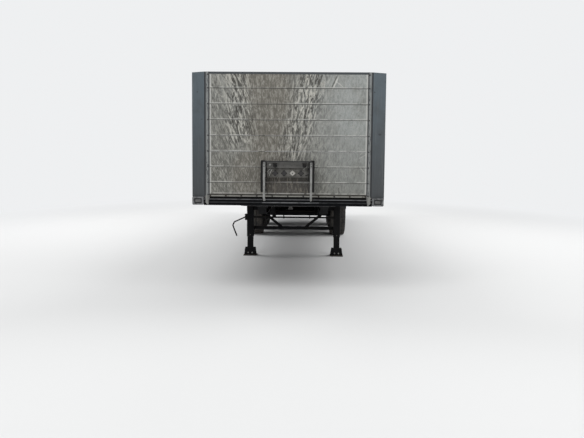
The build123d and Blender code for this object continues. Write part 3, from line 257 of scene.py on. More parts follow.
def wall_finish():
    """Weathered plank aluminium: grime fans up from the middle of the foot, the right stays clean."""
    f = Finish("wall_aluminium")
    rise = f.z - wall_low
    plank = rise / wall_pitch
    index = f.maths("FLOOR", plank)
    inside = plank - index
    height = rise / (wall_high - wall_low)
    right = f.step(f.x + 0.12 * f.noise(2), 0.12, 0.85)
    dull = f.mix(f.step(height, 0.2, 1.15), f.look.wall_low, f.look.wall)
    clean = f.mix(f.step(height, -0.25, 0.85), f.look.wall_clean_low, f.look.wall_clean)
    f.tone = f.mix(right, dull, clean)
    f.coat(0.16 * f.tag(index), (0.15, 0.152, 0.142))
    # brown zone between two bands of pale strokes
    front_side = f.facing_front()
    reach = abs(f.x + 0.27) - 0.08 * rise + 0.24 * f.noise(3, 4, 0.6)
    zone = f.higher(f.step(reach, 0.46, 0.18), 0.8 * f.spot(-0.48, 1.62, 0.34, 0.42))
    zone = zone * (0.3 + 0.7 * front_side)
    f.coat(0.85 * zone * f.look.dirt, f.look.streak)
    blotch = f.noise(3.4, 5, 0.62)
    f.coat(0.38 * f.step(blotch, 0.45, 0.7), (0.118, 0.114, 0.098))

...

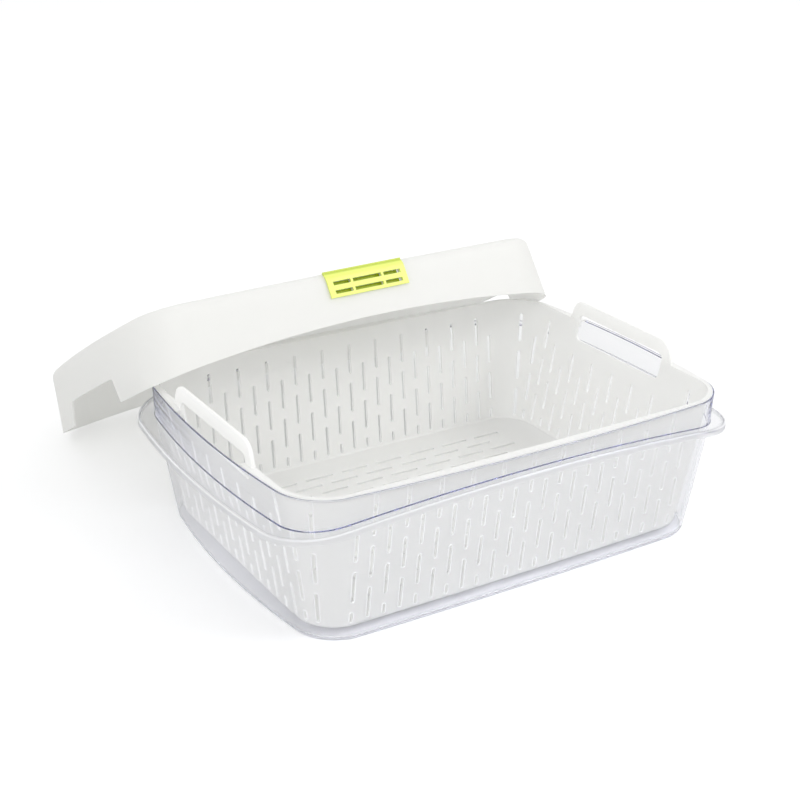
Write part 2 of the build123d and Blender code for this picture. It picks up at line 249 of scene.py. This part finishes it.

...

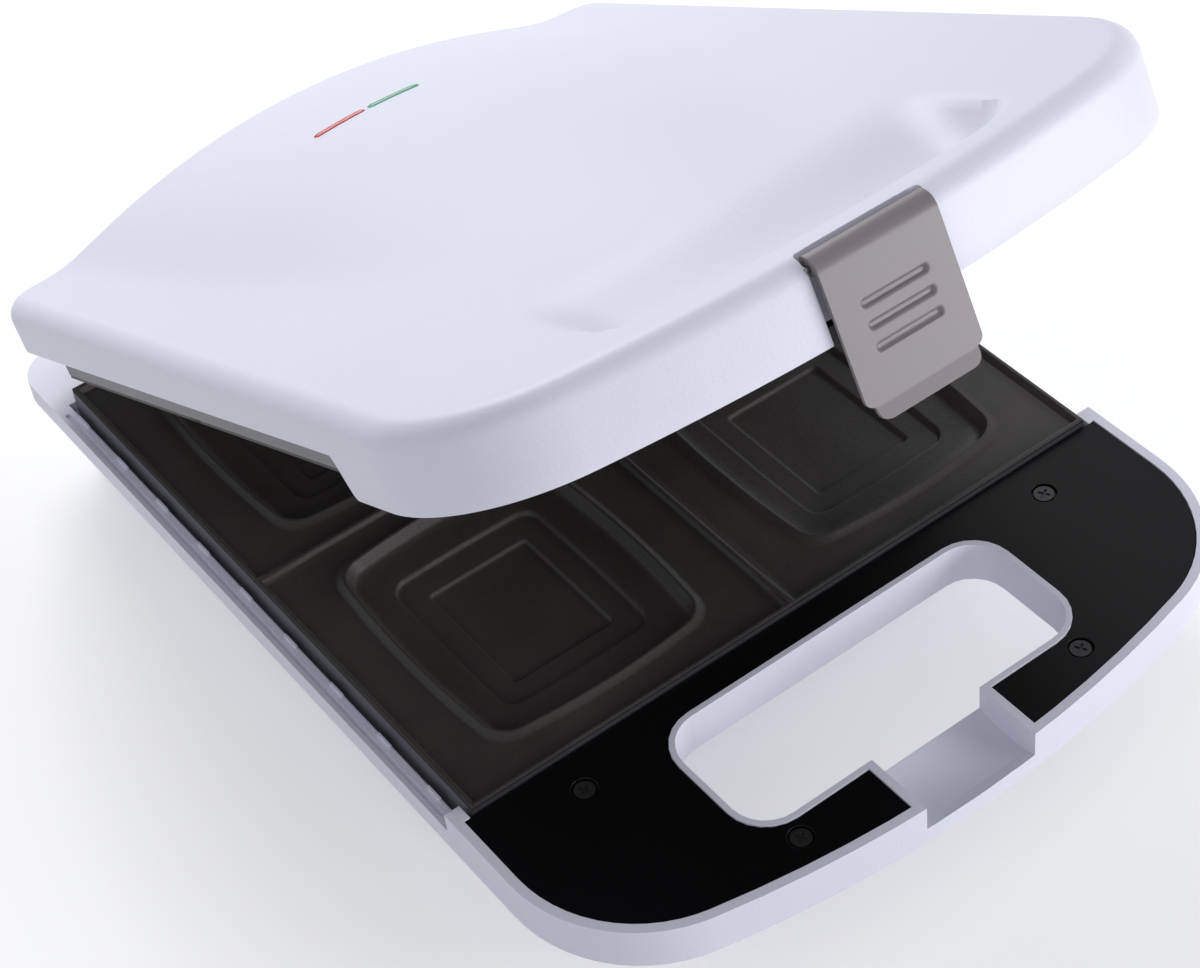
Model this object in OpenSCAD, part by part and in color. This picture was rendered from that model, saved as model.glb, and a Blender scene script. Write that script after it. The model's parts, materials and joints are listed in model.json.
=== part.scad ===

WRITTEN EXERCISE.
In the data above, find the line that contains "The build123d and Blender code for this object" and the line that contains "f.coat(0.38 * f.step(blotch, 0.45, 0.7), (0.118, 0.114, 0.098))". Repeat exactly those lines and every line between them, and only those.

SOLUTION TO THE EXERCISE.
The build123d and Blender code for this object continues. Write part 3, from line 257 of scene.py on. More parts follow.
def wall_finish():
    """Weathered plank aluminium: grime fans up from the middle of the foot, the right stays clean."""
    f = Finish("wall_aluminium")
    rise = f.z - wall_low
    plank = rise / wall_pitch
    index = f.maths("FLOOR", plank)
    inside = plank - index
    height = rise / (wall_high - wall_low)
    right = f.step(f.x + 0.12 * f.noise(2), 0.12, 0.85)
    dull = f.mix(f.step(height, 0.2, 1.15), f.look.wall_low, f.look.wall)
    clean = f.mix(f.step(height, -0.25, 0.85), f.look.wall_clean_low, f.look.wall_clean)
    f.tone = f.mix(right, dull, clean)
    f.coat(0.16 * f.tag(index), (0.15, 0.152, 0.142))
    # brown zone between two bands of pale strokes
    front_side = f.facing_front()
    reach = abs(f.x + 0.27) - 0.08 * rise + 0.24 * f.noise(3, 4, 0.6)
    zone = f.higher(f.step(reach, 0.46, 0.18), 0.8 * f.spot(-0.48, 1.62, 0.34, 0.42))
    zone = zone * (0.3 + 0.7 * front_side)
    f.coat(0.85 * zone * f.look.dirt, f.look.streak)
    blotch = f.noise(3.4, 5, 0.62)
    f.coat(0.38 * f.step(blotch, 0.45, 0.7), (0.118, 0.114, 0.098))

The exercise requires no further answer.